Insurance providers increasingly require proof of robust security controls. As you renew policies, identify areas where your current posture may be seen as a liability. Completing those projects not only strengthens your security but also reduces your premiums, turning risk mitigation into a cost-saving opportunity.

  1. Invest in Training

Technology is only as effective as the people using it. Too often, employees use a fraction of the extensive feature sets available in business applications. Allocating funds for end-user training—both for new technologies and for deeper adoption of existing platforms—helps maximize return on your IT investments.

  1. Build in Flexibility for the Unexpected

Even the best-planned budgets face surprises.
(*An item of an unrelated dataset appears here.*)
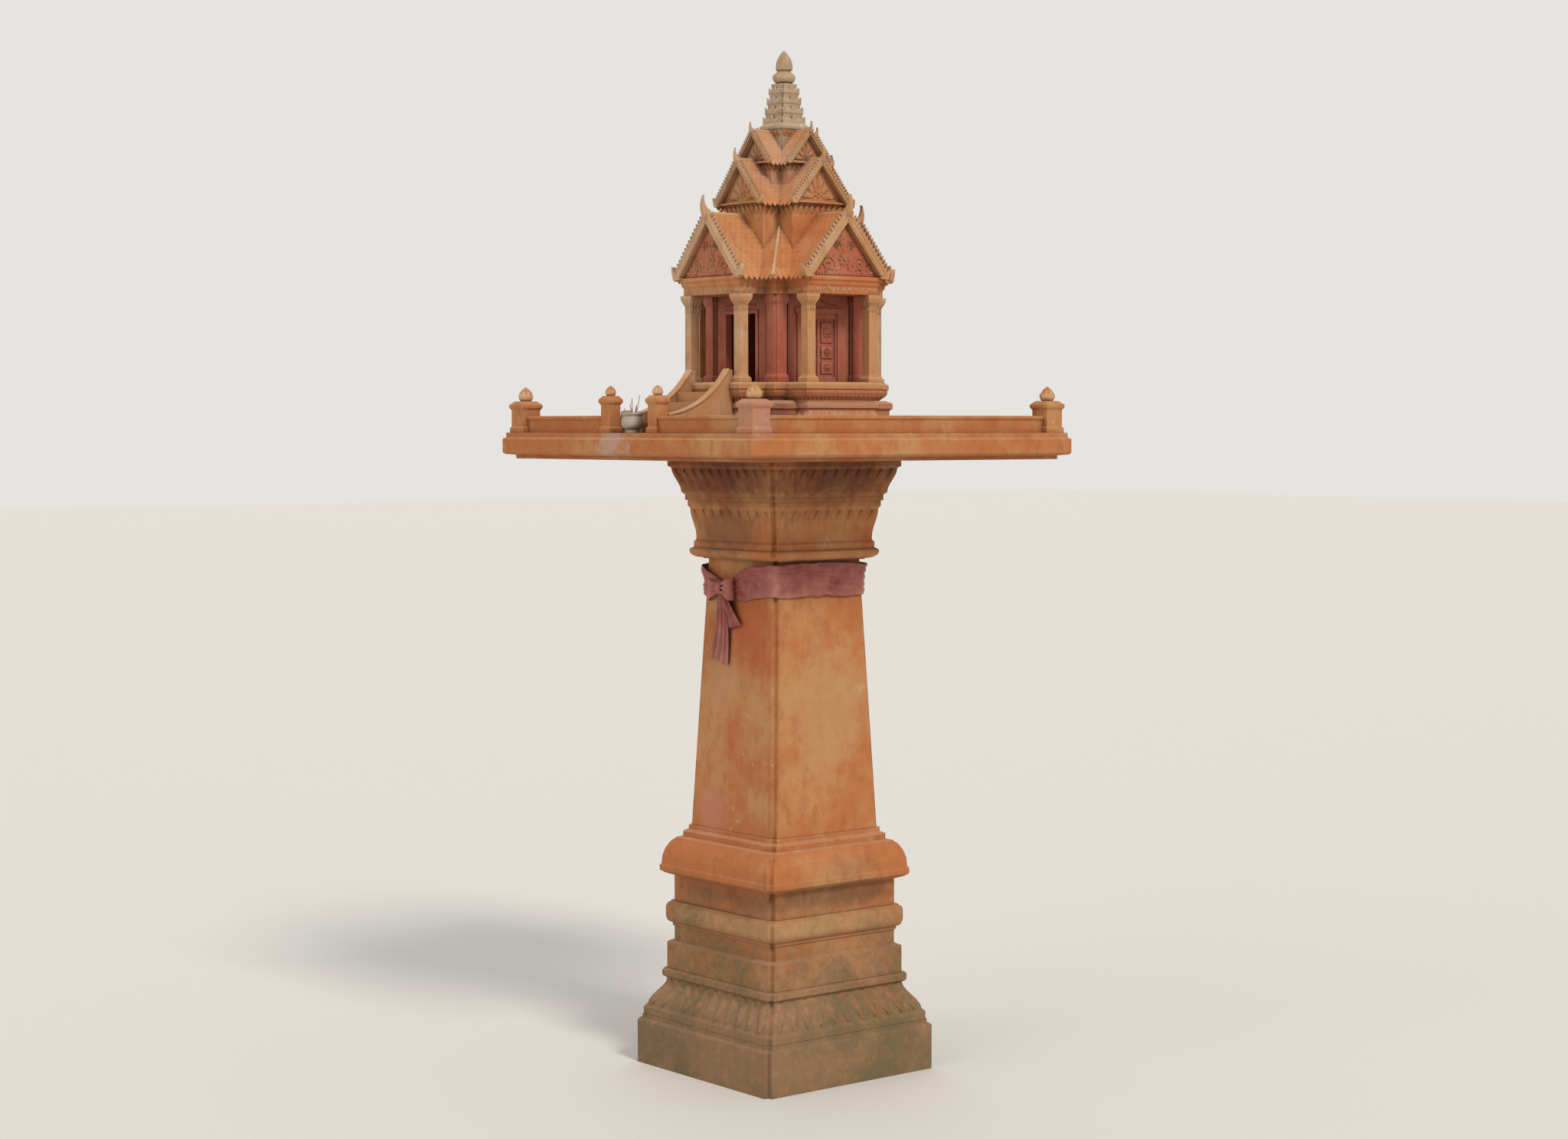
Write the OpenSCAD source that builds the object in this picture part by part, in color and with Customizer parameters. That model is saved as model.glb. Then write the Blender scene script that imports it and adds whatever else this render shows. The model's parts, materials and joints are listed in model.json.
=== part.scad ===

Pricing changes, vendor-driven adjustments, integration challenges, and interoperability issues can all increase costs. A good rule of thumb is to allocate an additional 15–20% for contingencies. This cushion allows you to absorb unexpected expenses without derailing other initiatives.

employee tech training

Looking Ahead: IT as a Strategic Enabler

Budgeting for IT expenditures should not be seen as a reactive, tactical chore. Instead, it is an opportunity to align technology with organizational goals, optimize operations, and prepare for the future.

By reflecting on past performance, managing recurring subscriptions, tracking infrastructure lifecycles, prioritizing cybersecurity, and following budgeting best practices, organizations can create sustainable, forward-looking budgets that keep them agile and competitive.

As 2026 approaches, technology leaders who plan proactively will be better equipped to support growth, manage risk, and deliver value across the business. The key is not simply to “set the budget” but to treat it as a living framework—one that adapts to changes in technology, business needs, and the broader security landscape.